## PROBLEM DESCRIPTION:
Your task is to reproduce word for word the lines running from the line containing "Continue the Blender" to the line containing "return top + sides", inclusive. Nothing else belongs in the answer.

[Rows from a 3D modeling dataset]
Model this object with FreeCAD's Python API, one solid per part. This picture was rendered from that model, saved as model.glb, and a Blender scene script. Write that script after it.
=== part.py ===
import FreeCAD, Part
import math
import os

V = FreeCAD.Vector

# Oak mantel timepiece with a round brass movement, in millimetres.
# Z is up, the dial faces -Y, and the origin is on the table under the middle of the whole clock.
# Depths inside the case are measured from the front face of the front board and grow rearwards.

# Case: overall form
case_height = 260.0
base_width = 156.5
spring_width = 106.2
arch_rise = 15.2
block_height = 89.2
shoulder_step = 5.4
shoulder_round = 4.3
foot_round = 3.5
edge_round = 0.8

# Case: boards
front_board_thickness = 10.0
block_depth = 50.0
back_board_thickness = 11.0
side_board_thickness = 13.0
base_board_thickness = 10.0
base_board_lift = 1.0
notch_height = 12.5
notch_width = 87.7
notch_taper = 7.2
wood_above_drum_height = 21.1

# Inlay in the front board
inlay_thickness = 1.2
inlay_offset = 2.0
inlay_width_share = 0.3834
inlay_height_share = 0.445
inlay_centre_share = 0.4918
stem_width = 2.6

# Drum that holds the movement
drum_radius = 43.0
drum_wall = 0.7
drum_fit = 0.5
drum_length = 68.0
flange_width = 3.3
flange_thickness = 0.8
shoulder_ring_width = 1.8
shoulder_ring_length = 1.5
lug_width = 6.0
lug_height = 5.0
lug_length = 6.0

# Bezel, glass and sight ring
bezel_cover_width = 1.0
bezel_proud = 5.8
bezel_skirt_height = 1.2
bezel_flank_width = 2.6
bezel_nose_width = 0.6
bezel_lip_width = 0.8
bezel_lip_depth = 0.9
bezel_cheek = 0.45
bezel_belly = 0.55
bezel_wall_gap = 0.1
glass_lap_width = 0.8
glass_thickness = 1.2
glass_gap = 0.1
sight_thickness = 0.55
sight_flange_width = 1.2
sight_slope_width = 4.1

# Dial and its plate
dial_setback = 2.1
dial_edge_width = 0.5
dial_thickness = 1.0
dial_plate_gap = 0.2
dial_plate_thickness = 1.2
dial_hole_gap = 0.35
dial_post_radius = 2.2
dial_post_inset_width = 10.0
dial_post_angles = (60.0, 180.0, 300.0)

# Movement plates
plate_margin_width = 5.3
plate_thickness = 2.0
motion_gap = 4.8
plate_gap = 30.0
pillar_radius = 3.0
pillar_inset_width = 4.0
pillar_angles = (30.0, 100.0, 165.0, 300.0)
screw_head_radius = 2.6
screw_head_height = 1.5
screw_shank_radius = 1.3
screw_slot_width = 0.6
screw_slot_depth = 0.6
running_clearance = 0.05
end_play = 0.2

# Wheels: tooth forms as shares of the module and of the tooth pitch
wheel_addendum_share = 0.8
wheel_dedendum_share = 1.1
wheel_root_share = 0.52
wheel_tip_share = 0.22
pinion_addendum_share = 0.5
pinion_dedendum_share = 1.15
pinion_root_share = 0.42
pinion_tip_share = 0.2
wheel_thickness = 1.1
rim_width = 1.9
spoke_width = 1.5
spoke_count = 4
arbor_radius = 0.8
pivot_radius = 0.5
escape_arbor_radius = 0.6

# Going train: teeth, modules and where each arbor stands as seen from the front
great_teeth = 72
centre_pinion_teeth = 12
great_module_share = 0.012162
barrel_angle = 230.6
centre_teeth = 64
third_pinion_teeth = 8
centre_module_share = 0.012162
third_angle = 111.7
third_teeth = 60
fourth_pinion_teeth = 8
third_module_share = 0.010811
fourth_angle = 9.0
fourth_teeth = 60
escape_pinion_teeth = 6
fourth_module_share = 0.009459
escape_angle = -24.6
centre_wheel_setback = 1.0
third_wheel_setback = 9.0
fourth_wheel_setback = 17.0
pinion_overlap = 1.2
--
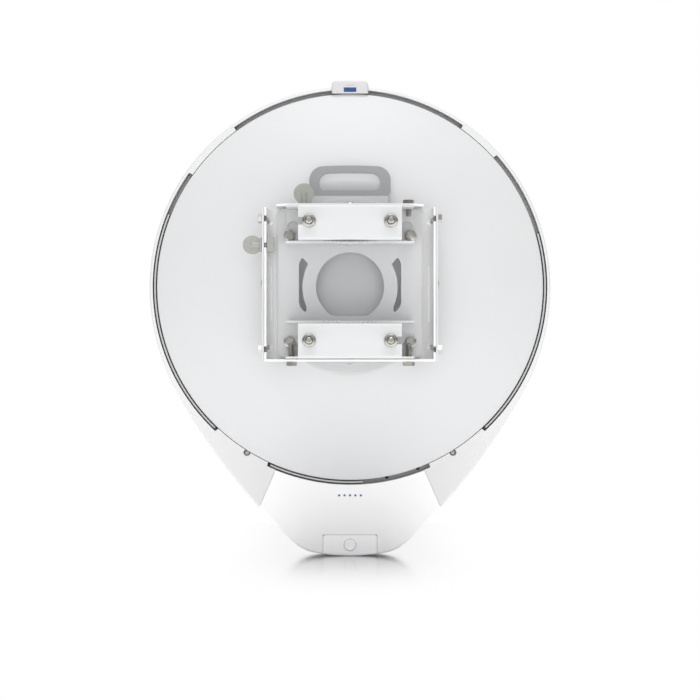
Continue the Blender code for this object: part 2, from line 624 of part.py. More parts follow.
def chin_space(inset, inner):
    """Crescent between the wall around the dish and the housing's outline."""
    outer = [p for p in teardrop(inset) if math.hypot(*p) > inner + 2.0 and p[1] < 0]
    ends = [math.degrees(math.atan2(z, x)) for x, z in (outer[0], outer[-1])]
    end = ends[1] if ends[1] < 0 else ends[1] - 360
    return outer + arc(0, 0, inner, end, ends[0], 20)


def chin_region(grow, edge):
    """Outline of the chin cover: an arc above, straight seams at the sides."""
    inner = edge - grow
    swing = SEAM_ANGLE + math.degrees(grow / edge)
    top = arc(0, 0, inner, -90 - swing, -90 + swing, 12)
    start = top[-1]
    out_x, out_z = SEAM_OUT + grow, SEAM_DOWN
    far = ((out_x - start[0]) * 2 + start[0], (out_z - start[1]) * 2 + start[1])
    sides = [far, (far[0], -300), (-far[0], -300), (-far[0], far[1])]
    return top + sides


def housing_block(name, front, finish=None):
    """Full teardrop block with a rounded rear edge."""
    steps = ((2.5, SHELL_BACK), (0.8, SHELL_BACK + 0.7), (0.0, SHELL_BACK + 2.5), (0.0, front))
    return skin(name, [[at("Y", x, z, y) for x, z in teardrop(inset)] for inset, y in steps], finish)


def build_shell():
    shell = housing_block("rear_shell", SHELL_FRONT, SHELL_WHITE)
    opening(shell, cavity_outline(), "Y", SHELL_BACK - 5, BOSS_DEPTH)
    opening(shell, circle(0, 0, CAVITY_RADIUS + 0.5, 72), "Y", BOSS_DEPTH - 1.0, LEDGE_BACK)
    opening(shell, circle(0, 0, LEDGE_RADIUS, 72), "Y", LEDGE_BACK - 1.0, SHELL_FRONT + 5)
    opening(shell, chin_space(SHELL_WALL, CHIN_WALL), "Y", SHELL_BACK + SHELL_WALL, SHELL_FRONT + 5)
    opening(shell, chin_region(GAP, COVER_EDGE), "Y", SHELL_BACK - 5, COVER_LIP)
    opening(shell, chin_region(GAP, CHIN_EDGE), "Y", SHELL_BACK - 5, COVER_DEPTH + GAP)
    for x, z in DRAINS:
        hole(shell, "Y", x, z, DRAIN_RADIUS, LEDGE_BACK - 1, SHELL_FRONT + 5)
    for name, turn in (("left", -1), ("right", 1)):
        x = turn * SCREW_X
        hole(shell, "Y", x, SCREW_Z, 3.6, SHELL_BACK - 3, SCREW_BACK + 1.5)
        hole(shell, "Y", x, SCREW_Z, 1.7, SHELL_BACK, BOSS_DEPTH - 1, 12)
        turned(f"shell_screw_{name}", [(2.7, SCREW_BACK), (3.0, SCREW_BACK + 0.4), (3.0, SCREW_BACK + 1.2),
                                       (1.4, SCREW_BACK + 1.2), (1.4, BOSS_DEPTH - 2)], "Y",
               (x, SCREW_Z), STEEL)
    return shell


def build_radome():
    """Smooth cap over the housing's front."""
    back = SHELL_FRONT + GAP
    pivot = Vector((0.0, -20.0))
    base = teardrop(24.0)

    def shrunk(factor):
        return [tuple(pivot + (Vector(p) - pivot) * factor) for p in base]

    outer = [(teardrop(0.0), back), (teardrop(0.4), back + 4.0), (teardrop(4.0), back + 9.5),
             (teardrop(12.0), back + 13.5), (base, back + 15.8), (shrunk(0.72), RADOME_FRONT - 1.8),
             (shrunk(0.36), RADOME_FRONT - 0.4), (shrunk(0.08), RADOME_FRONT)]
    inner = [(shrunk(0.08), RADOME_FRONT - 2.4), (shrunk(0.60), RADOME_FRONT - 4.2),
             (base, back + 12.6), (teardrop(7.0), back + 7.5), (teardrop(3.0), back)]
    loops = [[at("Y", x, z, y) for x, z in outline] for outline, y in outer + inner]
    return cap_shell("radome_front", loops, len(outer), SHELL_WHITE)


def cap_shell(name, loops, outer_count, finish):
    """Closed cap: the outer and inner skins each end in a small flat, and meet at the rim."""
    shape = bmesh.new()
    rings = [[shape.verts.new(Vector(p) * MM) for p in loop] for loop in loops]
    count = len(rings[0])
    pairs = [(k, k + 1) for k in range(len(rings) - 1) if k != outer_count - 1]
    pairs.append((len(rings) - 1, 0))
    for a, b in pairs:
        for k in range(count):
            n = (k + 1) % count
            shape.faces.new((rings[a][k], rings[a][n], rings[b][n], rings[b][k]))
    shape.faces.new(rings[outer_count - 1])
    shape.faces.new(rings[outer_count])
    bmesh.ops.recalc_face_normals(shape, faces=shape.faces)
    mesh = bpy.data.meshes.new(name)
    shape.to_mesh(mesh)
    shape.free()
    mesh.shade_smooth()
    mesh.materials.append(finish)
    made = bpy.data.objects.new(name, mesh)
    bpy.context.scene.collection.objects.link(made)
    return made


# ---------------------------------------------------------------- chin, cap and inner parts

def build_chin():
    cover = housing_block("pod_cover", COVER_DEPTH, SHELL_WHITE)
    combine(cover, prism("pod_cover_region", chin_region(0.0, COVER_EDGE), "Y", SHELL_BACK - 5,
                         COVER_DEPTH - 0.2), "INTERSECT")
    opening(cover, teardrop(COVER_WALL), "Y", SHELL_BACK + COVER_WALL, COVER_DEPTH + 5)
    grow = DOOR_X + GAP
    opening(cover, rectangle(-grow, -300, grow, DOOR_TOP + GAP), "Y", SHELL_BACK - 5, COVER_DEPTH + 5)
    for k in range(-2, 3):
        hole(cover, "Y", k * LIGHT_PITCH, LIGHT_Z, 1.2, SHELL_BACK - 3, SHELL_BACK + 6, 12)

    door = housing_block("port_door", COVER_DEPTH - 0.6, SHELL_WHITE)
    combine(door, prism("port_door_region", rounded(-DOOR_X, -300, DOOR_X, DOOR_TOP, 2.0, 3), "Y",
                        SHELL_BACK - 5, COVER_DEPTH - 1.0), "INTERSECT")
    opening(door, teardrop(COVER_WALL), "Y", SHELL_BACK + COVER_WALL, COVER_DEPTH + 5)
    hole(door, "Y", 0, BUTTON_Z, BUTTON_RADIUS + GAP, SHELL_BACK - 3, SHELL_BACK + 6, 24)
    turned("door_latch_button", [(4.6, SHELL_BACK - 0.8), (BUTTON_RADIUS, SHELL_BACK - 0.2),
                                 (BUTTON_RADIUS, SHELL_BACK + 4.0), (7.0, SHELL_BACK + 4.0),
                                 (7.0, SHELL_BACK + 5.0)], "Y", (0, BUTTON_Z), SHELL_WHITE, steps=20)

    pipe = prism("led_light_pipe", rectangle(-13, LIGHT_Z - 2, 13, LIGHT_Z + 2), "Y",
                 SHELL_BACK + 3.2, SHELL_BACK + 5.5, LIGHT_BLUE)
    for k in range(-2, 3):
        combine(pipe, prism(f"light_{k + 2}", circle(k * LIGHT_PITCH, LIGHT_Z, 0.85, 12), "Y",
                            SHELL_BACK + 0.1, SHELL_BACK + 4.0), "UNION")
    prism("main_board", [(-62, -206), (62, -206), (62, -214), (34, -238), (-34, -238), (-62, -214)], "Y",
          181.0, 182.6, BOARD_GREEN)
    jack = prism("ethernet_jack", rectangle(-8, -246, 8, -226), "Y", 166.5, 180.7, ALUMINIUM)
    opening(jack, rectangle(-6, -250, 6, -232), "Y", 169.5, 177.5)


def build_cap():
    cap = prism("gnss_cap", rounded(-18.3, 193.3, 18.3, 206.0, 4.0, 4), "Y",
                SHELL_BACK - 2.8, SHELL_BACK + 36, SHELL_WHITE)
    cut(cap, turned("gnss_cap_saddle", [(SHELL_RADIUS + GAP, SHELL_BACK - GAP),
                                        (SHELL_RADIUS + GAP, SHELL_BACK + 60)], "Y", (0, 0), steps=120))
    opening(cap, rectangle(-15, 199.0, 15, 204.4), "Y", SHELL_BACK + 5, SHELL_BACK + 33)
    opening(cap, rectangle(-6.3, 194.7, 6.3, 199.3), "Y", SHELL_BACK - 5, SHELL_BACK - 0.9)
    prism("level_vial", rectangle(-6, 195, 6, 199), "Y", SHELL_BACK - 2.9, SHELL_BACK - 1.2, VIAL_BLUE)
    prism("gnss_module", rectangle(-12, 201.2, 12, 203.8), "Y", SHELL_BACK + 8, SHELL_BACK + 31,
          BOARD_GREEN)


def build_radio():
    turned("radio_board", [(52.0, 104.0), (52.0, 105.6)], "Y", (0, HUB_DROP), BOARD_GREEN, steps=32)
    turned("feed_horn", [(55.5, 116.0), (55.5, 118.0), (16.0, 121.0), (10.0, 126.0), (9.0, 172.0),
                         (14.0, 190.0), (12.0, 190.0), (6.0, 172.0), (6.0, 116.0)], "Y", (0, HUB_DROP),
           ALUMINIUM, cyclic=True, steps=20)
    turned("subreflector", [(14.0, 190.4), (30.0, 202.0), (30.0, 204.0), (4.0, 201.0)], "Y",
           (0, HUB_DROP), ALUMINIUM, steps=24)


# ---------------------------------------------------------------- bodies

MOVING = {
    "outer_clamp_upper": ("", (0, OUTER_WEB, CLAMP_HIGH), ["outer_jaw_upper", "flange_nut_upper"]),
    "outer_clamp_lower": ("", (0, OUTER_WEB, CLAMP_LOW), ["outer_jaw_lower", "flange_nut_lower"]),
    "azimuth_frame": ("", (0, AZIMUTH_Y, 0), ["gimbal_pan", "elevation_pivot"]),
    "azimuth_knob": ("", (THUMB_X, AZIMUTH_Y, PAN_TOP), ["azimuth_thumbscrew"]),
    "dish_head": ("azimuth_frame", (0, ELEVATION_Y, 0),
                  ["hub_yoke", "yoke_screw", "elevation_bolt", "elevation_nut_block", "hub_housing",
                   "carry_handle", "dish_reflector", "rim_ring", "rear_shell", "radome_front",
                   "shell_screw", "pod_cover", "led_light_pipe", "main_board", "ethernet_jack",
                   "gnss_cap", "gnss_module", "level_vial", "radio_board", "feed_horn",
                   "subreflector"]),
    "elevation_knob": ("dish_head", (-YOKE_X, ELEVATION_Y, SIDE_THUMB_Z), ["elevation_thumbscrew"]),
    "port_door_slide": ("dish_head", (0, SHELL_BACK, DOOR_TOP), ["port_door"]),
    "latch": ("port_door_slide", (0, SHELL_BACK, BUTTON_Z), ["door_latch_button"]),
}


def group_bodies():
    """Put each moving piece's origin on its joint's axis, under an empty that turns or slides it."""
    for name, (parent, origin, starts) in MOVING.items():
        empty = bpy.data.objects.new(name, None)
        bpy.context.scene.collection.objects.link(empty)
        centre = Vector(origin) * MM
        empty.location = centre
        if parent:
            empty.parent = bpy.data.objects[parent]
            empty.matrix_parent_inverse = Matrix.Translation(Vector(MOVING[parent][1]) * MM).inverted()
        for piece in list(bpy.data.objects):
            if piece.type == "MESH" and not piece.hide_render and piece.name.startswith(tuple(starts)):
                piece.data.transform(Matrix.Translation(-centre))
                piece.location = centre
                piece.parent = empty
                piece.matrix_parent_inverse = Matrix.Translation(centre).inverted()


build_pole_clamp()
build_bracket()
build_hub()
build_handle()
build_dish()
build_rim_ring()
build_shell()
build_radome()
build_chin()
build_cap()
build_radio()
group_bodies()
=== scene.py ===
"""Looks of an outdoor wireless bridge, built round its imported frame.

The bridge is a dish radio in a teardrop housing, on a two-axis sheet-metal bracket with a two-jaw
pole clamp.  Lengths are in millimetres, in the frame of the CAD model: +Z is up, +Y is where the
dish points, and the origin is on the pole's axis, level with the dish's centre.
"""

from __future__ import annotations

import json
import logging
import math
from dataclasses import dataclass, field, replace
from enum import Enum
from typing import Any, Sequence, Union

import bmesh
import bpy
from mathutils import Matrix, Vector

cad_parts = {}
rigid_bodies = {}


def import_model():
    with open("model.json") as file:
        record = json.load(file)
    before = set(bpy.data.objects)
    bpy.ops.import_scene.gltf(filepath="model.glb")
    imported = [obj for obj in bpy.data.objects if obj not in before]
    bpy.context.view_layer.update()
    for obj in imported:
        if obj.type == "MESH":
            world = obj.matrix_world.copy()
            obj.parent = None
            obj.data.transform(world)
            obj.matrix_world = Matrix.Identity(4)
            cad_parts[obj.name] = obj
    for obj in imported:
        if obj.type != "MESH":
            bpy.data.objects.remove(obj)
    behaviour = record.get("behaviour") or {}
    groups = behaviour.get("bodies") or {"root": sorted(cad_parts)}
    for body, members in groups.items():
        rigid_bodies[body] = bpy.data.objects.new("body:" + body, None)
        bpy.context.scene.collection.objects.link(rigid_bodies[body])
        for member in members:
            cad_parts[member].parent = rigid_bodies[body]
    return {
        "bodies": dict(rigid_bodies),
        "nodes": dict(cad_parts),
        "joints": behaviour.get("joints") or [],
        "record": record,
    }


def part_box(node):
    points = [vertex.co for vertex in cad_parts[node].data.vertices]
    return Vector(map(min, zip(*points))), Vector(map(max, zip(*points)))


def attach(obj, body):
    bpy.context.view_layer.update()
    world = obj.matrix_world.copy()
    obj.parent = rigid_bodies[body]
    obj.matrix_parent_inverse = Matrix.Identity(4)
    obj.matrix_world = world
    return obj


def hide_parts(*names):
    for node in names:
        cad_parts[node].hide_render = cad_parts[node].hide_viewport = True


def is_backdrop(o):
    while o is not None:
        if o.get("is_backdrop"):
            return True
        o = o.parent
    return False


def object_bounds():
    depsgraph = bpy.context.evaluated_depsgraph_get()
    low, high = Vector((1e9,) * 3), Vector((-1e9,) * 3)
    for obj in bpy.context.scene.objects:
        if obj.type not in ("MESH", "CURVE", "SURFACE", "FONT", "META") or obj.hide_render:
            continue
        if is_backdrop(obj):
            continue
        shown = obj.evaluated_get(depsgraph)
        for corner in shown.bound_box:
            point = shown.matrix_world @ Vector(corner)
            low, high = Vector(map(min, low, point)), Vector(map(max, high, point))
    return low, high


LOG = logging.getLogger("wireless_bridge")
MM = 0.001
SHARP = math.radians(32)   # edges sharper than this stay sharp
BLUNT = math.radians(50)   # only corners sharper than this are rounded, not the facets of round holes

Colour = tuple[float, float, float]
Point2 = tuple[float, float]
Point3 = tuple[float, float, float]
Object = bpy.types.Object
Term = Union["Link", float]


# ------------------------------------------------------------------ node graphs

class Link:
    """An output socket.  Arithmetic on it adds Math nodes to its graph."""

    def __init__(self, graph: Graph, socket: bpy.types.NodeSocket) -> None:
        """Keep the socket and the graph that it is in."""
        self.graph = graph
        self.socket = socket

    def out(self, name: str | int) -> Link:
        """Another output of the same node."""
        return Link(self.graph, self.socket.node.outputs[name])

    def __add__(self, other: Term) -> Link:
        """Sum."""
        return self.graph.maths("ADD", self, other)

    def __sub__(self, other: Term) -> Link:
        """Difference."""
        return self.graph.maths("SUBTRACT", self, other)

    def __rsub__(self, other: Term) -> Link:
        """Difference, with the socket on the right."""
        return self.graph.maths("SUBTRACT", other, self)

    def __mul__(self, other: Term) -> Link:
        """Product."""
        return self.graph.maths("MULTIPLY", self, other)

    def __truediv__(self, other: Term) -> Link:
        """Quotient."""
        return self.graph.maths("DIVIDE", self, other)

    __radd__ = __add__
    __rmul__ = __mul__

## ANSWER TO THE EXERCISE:
Continue the Blender code for this object: part 2, from line 624 of part.py. More parts follow.
def chin_space(inset, inner):
    """Crescent between the wall around the dish and the housing's outline."""
    outer = [p for p in teardrop(inset) if math.hypot(*p) > inner + 2.0 and p[1] < 0]
    ends = [math.degrees(math.atan2(z, x)) for x, z in (outer[0], outer[-1])]
    end = ends[1] if ends[1] < 0 else ends[1] - 360
    return outer + arc(0, 0, inner, end, ends[0], 20)


def chin_region(grow, edge):
    """Outline of the chin cover: an arc above, straight seams at the sides."""
    inner = edge - grow
    swing = SEAM_ANGLE + math.degrees(grow / edge)
    top = arc(0, 0, inner, -90 - swing, -90 + swing, 12)
    start = top[-1]
    out_x, out_z = SEAM_OUT + grow, SEAM_DOWN
    far = ((out_x - start[0]) * 2 + start[0], (out_z - start[1]) * 2 + start[1])
    sides = [far, (far[0], -300), (-far[0], -300), (-far[0], far[1])]
    return top + sides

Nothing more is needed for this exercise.